Classic minimalism said, “Less is more.” Cozy minimalism replies, “Yes, but can ‘less’ also be comfortable and have a throw blanket?” It keeps the uncluttered look but swaps cold, echoey spaces for rooms that feel warm, soft, and lived in.


  • Clean lines: Simple silhouettes, unfussy furniture, no ornate doodads.
  • Warm neutrals: Beige, greige, taupe, sand, and soft browns, often grounded with black metal or dark wood accents.
  • Texture over trinkets: Fewer decor pieces, but each has presence—think wool rugs, linen curtains, and chunky knit throws.
  • Function first: Every item earns its spot. If it doesn’t work hard (storage, comfort, lighting, soul-soothing), it’s probably out.

This trend is booming because our homes are doing the most right now: office, gym, restaurant, kids’ craft studio, and spa (on a good day). Cozy minimalism calms visual noise without demanding you live like a monk with one spoon and a folding chair.

Cozy minimalism isn’t about owning almost nothing; it’s about owning the right things—and letting them breathe.

Living Room Decor: Curate, Don’t Accumulate

The cozy minimalist living room is basically the internet’s comfort poster child right now. Scroll any #livingroomdecor feed and you’ll see it: low-profile sofas, simple media consoles, unadorned coffee tables, and textures doing the heavy lifting.

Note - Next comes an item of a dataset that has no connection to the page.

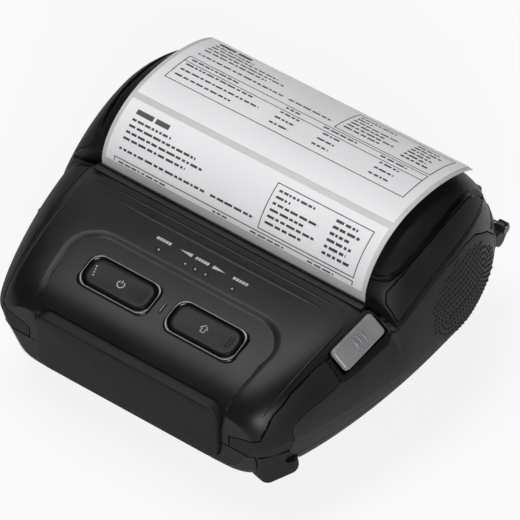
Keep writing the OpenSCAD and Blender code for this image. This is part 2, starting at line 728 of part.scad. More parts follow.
// A sheet between two heights off the path, with straight lines from edge to edge
module sheet(half, from, to, first, last) {
    n = last - first + 1;
    cols = 4;
    function at(i, c, h) = let (s = -1 + 2 * c / cols, p = strip_path(s * half / (media_w / 2)),
        q = p[i + first] + h * normal_at(p, i + first)) [s * half, q[0], q[1]];
    w = cols + 1;
    translate([0, y_tear, 0]) polyhedron(
        points = [for (h = [from, to], i = [0 : n - 1], c = [0 : cols]) at(i, c, h)],
        faces = concat(
            [for (i = [0 : n - 2], c = [0 : cols - 1]) each
                [[i * w + c, (i + 1) * w + c, i * w + c + 1], [(i + 1) * w + c, (i + 1) * w + c + 1, i * w + c + 1]]],
            [for (i = [0 : n - 2], c = [0 : cols - 1]) let (k = n * w) each
                [[k + i * w + c, k + i * w + c + 1, k + (i + 1) * w + c],
                 [k + (i + 1) * w + c, k + i * w + c + 1, k + (i + 1) * w + c + 1]]],
            [for (c = [0 : cols - 1]) let (k = n * w, e = (n - 1) * w) each
                [[c, c + 1, k + c], [c + 1, k + c + 1, k + c],
                 [e + c, k + e + c, e + c + 1], [e + c + 1, k + e + c, k + e + c + 1]]],
            [for (i = [0 : n - 2]) let (k = n * w) each
                [[i * w, k + i * w, (i + 1) * w], [(i + 1) * w, k + i * w, k + (i + 1) * w],
                 [i * w + cols, (i + 1) * w + cols, k + i * w + cols],
                 [(i + 1) * w + cols, k + (i + 1) * w + cols, k + i * w + cols]]]));
}
label_inset = 1.6;
label_split = 12;
module label_strip() color([0.8, 0.79, 0.8]) sheet(media_w / 2, -liner_t / 2, liner_t / 2, 0, len(strip_path(0)) - 1);
module labels() color([0.95, 0.94, 0.96]) {
    sheet(media_w / 2 - label_inset, liner_t / 2, liner_t / 2 + label_t, 7, label_split);
    sheet(media_w / 2 - label_inset, liner_t / 2, liner_t / 2 + label_t, label_split + 1, len(strip_path(0)) - 1);
}

module media_sensor() color([0.1, 0.1, 0.1]) block([-6, 6], [20, 25], [bridge_z - 4.4, bridge_z - 2]);

module main_board() color([0.1, 0.35, 0.2]) block([-55.5, 34], [battery_y - 3, bracket_y - 3.4], [board_z, board_z + board_t]);
module board_parts() color([0.08, 0.08, 0.09]) {
    z = board_z + board_t;
    block([-20, -6], [-34, -20], [z, z + 1.4]);
    block([4, 12], [-30, -20], [z, z + 1.2]);
    block([-44, -26], [-46, -34], [z, z + 2.6]);
    for (x = [18, 25]) translate([x, y_tear - 38, z]) cylinder(r = 3, h = 3);
    block([-4, 20], [-18.5, -15.5], [z, z + 3]);
}
module key_board() color([0.1, 0.35, 0.2]) at_key(0) block_at([-36, 36], [-9, 21], [-8.4, -7]);
module block_at(x, y, z) translate([x[0], y[0], z[0]]) cube([x[1] - x[0], y[1] - y[0], z[1] - z[0]]);
module key_switches() color([0.3, 0.3, 0.31]) at_key(0) {
    for (side = [-1, 1]) {
        block_at([side * key_x - 3, side * key_x + 3], [-3, 3], [-7, -5.6]);
        translate([side * key_x, 0, -5.6]) cylinder(r = 1.4, h = 0.35);
    }
    for (x = led_x) block_at([x - 0.8, x + 0.8], [18.5, 20], [-7, -6.2]);
}
module light_pipes() color([0.85, 0.86, 0.88, 0.8]) for (x = led_x)
    translate([x, y_tear + led_y, deck_h - 4.95]) cylinder(r = led_r, h = 4.45);

module dc_jack() color([0.1, 0.1, 0.1]) difference() {
    block([-64, -54], [-31, -23], [board_z + board_t, board_z + board_t + 6.7]);
    rod(-70, -56, 2.85, -27, board_z + board_t + 3.35);
}
module usb_socket() color(steel) difference() {
    block([-62.6, -54], [-40.5, -32.5], [board_z + board_t, board_z + board_t + 3.4]);
    block([-70, -56], [-39.9, -33.1], [board_z + board_t + 0.5, board_z + board_t + 2.9]);
}
module port_cover() color(rubber) difference() {
    union() {
        intersection() {
            difference() {
                form();
                form(2);
            }
            block([-far, -60], [port_y[0] + gap, port_pin_y], [port_z[0] + gap, port_z[1] - gap]);
        }
        translate([port_pin_x, y_tear + port_pin_y, port_z[0] + gap])
            cylinder(r = port_barrel, h = port_z[1] - port_z[0] - 2 * gap);
    }
    port_pin_bore(port_pin_r + run);
}
module port_pin_bore(r) translate([port_pin_x, y_tear + port_pin_y, port_z[0] - 0.6])
    cylinder(r = r, h = port_z[1] - port_z[0] + 1.2);
module port_pin() color(steel) port_pin_bore(port_pin_r);

module battery_pack() color([0.16, 0.16, 0.18]) block([battery_x, battery_x + battery_l],
    [battery_y, battery_y + battery_d], [battery_z, battery_z + battery_h]);
module battery_door() color(black) difference() {
    intersection() {
        form();
        battery_space();
        block([-far, battery_x], [-far, far], [0, far]);
    }
    block([battery_x - 6, battery_x + 1], [battery_y + 2, battery_y + battery_d - 2],
        [battery_z + 2, battery_z + battery_h - 2]);
    battery_latch_slot(gap);
}
module battery_latch_slot(c = 0) block([-far, -65.5 + c], [-32 - c, -20 + c + (c > 0 ? 2.5 : 0)], [20 - c, 24 + c]);
module battery_latch() color([0.3, 0.3, 0.31]) intersection() {
    form(0.3);
    battery_latch_slot();
}

module case_screws() color(steel) for (p = screw_places) translate([p[0], y_tear + p[1], joint_h - 11]) {
    cylinder(r = 2.8, h = 2);
    cylinder(r = screw_r, h = 16);
}
module feet() color(rubber) for (p = foot_places) translate([p[0], y_tear + p[1], 0]) cylinder(r = foot_r, h = 5);
module strap_bar() color(steel) {
    rod(-64, 64, 1.2, bar_y, bar_z);
    for (x = [-64.2, 63.6]) rod(x, x + 0.6, 1.8, bar_y, bar_z);
}
module head_cable() color([0.85, 0.85, 0.8]) block([-14, 14], [bracket_y + 0.1, bracket_y + 0.5], [board_z - 0.6, platen_z - 8]);

bottom_case();
top_case();
lid();
front_pad();
corner_bumper_left();
corner_bumper_right();
corner_foot_left();
corner_foot_right();
side_grip_left();
side_grip_right();
lid_pad_left();
lid_pad_right();
key_trim();
power_key();
feed_key();
release_button();
tear_bar();
hinge_pin();
lid_frame();
platen_bushings();
platen_shaft();
platen_rubber();
platen_gear();
idler_gear();
idler_pin();
motor_body();
motor_rotor();
gear_plate();
print_head();
heat_sink();
head_springs();
head_bracket();
latch_shaft();
latch_hook_left();
latch_hook_right();
roll_tray();
label_roll();
roll_core();
label_strip();
labels();
media_sensor();
main_board();
board_parts();
key_board();
key_switches();
light_pipes();
dc_jack();
usb_socket();
port_cover();
port_pin();
battery_pack();
battery_door();
battery_latch();
case_screws();
feet();
strap_bar();
head_cable();
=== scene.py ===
import json
import math
import random

import bmesh
import bpy
import numpy as np
from mathutils import Matrix, Vector
from mathutils.bvhtree import BVHTree


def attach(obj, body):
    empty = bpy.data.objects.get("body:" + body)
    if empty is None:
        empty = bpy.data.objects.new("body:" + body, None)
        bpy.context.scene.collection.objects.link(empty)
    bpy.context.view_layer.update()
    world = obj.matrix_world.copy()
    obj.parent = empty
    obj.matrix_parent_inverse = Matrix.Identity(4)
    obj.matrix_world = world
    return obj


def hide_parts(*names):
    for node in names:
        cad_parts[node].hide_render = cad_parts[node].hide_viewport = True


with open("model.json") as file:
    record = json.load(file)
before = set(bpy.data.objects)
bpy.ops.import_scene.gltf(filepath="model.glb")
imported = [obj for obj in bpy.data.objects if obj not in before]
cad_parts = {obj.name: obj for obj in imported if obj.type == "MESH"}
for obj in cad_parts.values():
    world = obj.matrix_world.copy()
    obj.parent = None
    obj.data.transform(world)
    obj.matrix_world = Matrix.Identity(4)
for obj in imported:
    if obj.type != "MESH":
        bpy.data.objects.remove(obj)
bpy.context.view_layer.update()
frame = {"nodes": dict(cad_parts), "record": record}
nodes = frame["nodes"]
collection = bpy.context.scene.collection

# Lengths are in millimetres and y is measured from the tear edge; row() turns them into the shared frame
body = {"width": 156, "front": 61.5, "pad": 2, "rear": 72, "reach": 78.2, "deck": 54, "crown": 72,
        "belly": 32, "floor": 3, "crownRun": 33, "yWide": 32, "noseRun": 92.5, "tailRun": 78, "fallRun": 42,
        "taper": 0.25, "tuck": 0.19, "slopeW": 0.85, "slopeH": 0.294, "upper": 10.7, "lower": 13.7}
yTear = body["front"] - (body["front"] + body["reach"]) / 2
yCap = body["pad"] - body["front"]


def row(p):
    return Vector((p[0] / 1000, (p[1] + yTear) / 1000, p[2] / 1000))


def lame(u, n):
    return np.maximum(0, 1 - np.minimum(1, np.abs(u)) ** n) ** (1 / n)


def halfAt(y):
    u = (body["yWide"] - y) / body["noseRun"]
    nose = (1 - body["taper"] * u ** 2) * lame(u, 20)
    tail = lame((y - body["yWide"]) / body["tailRun"], 1.75)
    return body["width"] / 2 * np.where(y < body["yWide"], nose, tail)


def topAt(y):
    belly, deck, crown, run = (body[key] for key in ("belly", "deck", "crown", "crownRun"))
    front = belly + (deck - belly) * lame(y / body["front"], 2.7)
    rise = deck + (crown - deck) * lame((run - y) / run, 2)
    fall = belly + (crown - belly) * lame((y - run) / body["fallRun"], 2.6)
    return np.where(y < 0, front, np.where(y < run, rise, fall))


def lowAt(y):
    share = np.where(y < 0, lame(y / body["front"], 3.75), lame(y / (body["rear"] + 3), 6))
    return body["belly"] - (body["belly"] - body["floor"]) * share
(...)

1. Start With a Calm Backbone

Your big furniture pieces are the backbone of the room—keep them simple so everything else can shine. Look for:

  • Streamlined sofa: Clean arms, neutral upholstery (stone, oatmeal, sand).
  • Low-profile media console: Flat fronts, wood or matte finish, minimal hardware.
  • Simple coffee table: Wood, stone, or black metal, with straightforward lines.

Think of these as your “capsule wardrobe” pieces: classic, timeless, and not screaming for attention.


2. Layer Texture Like a Pro (Or a Cat on a Blanket Pile)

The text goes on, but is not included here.